● Work required
Beginning with the first line of the data below, extract each line up to and including the one containing "barrel_h = 112.3; // [108:0.1:124]". Copy them exactly and add nothing.

● Available data
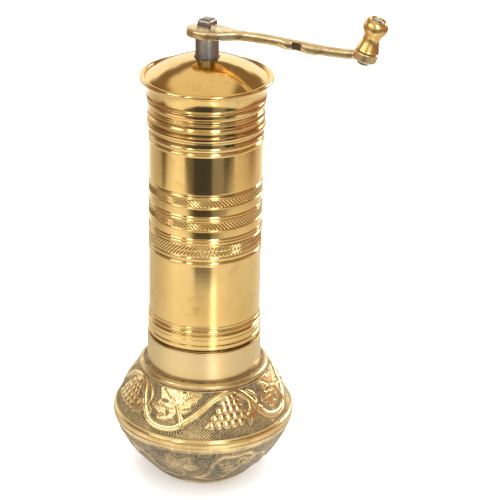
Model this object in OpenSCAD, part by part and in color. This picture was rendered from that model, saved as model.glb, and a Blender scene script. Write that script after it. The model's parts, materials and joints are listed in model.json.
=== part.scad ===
// Hand coffee mill in turned and cast brass: a standing bowl that catches the grounds,
// a barrel with the burrs in its foot, a domed lid, and a crank on a square shaft end.
// Millimetres. The origin is the centre of the foot's flat face, +Z is up, and the crank
// points along +X.

/* [Barrel] */
// Outside diameter of the plain tube
barrel_d = 50; // [49:0.25:52]
// Wall of the tube
barrel_wall = 1.4; // [1.2:0.1:1.6]
// Length of the tube, from the collar's lip to the lid
barrel_h = 112.3; // [108:0.1:124]

/* [Bowl] */
// Diameter at the widest point
bowl_d = 83; // [80:0.5:88]
// Diameter of the flat foot
foot_d = 41; // [36:0.5:44]
// Height of the seam below the plain girth band
girth_z = 28; // [27:0.25:29]
// Height of the neck, where the plain collar starts
neck_z = 55; // [54:0.25:57]
// Height of the plain collar
collar_h = 14; // [12:0.25:16]
// Wall of the cast bowl
bowl_wall = 1.9; // [1.6:0.1:2.1]

/* [Lid] */
// Diameter over the rolled rim
rim_d = 58.2; // [57:0.1:61]
// Height of the skirt, from the barrel to the underside of the rim
skirt_h = 7; // [6:0.25:8]
// Rise of the dome above the rim
dome_h = 9.6; // [8:0.2:10]

/* [Crank] */
// Turn of the shaft's square from the crank's direction, in degrees
square_turn = -14; // [-45:1:45]
// Distance from the shaft's axis to the knob's seat
crank_reach = 70; // [66:0.5:80]
// Outward lean of the knob, in degrees
knob_lean = 16.5; // [11:0.5:20]
// Height of the knob
knob_h = 14.5; // [13:0.1:18]
// Diameter of the knob's head
knob_d = 10.8; // [9.5:0.1:12]
// Thickness of the crank's eye
eye_t = 4; // [3.5:0.1:4.5]

/* [Grinding set] */
// Teeth on the cone burr
cone_teeth = 14; // [10:1:18]
// Teeth in the ring burr
ring_teeth = 20; // [14:1:24]
// Gap between the burrs at their lower edge, at the coarsest setting
burr_gap = 0.7; // [0.6:0.05:1]
// Pitch of the adjusting screw, which is also how far one turn lifts the burr
screw_pitch = 0.7; // [0.5:0.1:0.8]

/* [Hidden] */

$fn = 96;
eps = 0.5;            // how far a cutter runs past a face
seat_gap = 0.2;       // gap under pieces that only rest on each other
slide_gap = 0.1;      // radial gap of a sliding fit
run_gap = 0.08;       // radial gap of a turning fit
joint_gap = 0.02;     // solder line between fixed pieces

// Bowl
foot_r = foot_d / 2;
bowl_r = bowl_d / 2;
seam_r = bowl_r - 0.4;              // where the lower shell meets the girth band
band_h = 4.2;                       // height of the plain girth band
band_top_z = girth_z + band_h;
shoulder_r = bowl_r - 0.5;          // where the shoulder leaves the band
lip_z = neck_z + collar_h;

// Barrel and its sleeve
barrel_r = barrel_d / 2;
bore_r = barrel_r - barrel_wall;
collar_r = barrel_r + 0.8;
sleeve_r = barrel_r - 0.5;          // outside of the sleeve below the barrel
collar_bore_r = sleeve_r + slide_gap;
collar_plug = 3;                    // how deep the collar sits in the neck
barrel_z = lip_z + seat_gap;
barrel_top_z = barrel_z + barrel_h;
sleeve_z = 46;                      // lower edge of the sleeve
sleeve_seat_z = barrel_z + 15;      // step in the barrel that the sleeve butts against
sleeve_wall = 1.2;
housing_bore_r = sleeve_r - sleeve_wall;

// Lid
skirt_r = barrel_r + 1.2;
lid_z = barrel_top_z + seat_gap;
rim_z = lid_z + skirt_h + 1.3;      // middle of the rolled rim
rim_bead_r = 1.1;
rim_r = rim_d / 2 - rim_bead_r;     // centre of the rim's roll
dome_r = rim_r - 1.2;
dome_z = rim_z + 0.2;
dome_top_z = dome_z + dome_h;
lid_t = 1.0;
plug_depth = 5.5;                   // how far the lid's ring reaches into the barrel
plug_r = bore_r - 0.12;

// Shaft
journal_r = 5.1;
stem_r = 4;
top_square = 6.5;                   // across flats, under the crank
burr_square = 5.6;                  // across flats, in the cone burr
tail_r = 2.6;
shoulder_z = dome_top_z + 8.1;       // top of the journal, where the crank sits
eye_z = shoulder_z + seat_gap / 2;
shaft_top_z = shoulder_z + 8.3;

// Burrs
ring_z = 49;                        // lower face of the ring burr
ring_h = 17;
ring_mouth_r = 18;                  // bore at the lower face
ring_throat_z = ring_z + 11;
ring_throat_r = 15.2;
cone_z = ring_z + 0.5;
cone_foot_r = ring_mouth_r - burr_gap - 0.13;
cone_top_z = ring_z + 21;
washer_h = 1.5;

// Bridges
bridge_z = barrel_z + 32;           // upper bridge, underside
bush_r = 6;
bush_z = bridge_z - 3;
lower_bar_z = 39.5;
lower_bar_h = 3;
bar_half = 22.4;                    // half length of the lower bridge
leg_w = 3.8;
bar_w = 8;
screw_r = 2.45;                     // adjusting screw
screw_bore_r = screw_r + 0.05;
ball_r = 2;
tail_end_z = 45.5;
ball_z = tail_end_z - 0.9;
screw_top_z = ball_z - 0.9;
small_screw_r = 1.25;
small_bore_r = small_screw_r + 0.05;
set_screw_z = ring_z + 10;
bridge_screw_y = bar_half - leg_w / 2;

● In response
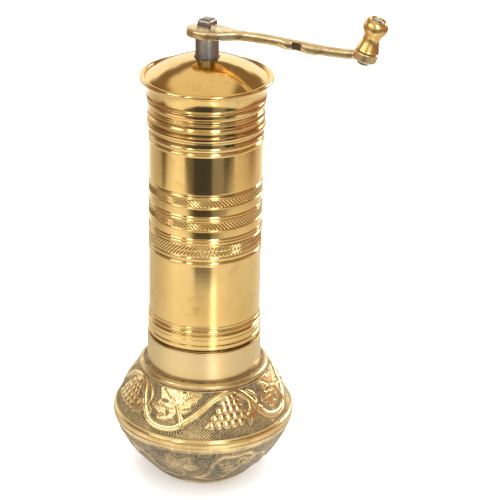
Model this object in OpenSCAD, part by part and in color. This picture was rendered from that model, saved as model.glb, and a Blender scene script. Write that script after it. The model's parts, materials and joints are listed in model.json.
=== part.scad ===
// Hand coffee mill in turned and cast brass: a standing bowl that catches the grounds,
// a barrel with the burrs in its foot, a domed lid, and a crank on a square shaft end.
// Millimetres. The origin is the centre of the foot's flat face, +Z is up, and the crank
// points along +X.

/* [Barrel] */
// Outside diameter of the plain tube
barrel_d = 50; // [49:0.25:52]
// Wall of the tube
barrel_wall = 1.4; // [1.2:0.1:1.6]
// Length of the tube, from the collar's lip to the lid
barrel_h = 112.3; // [108:0.1:124]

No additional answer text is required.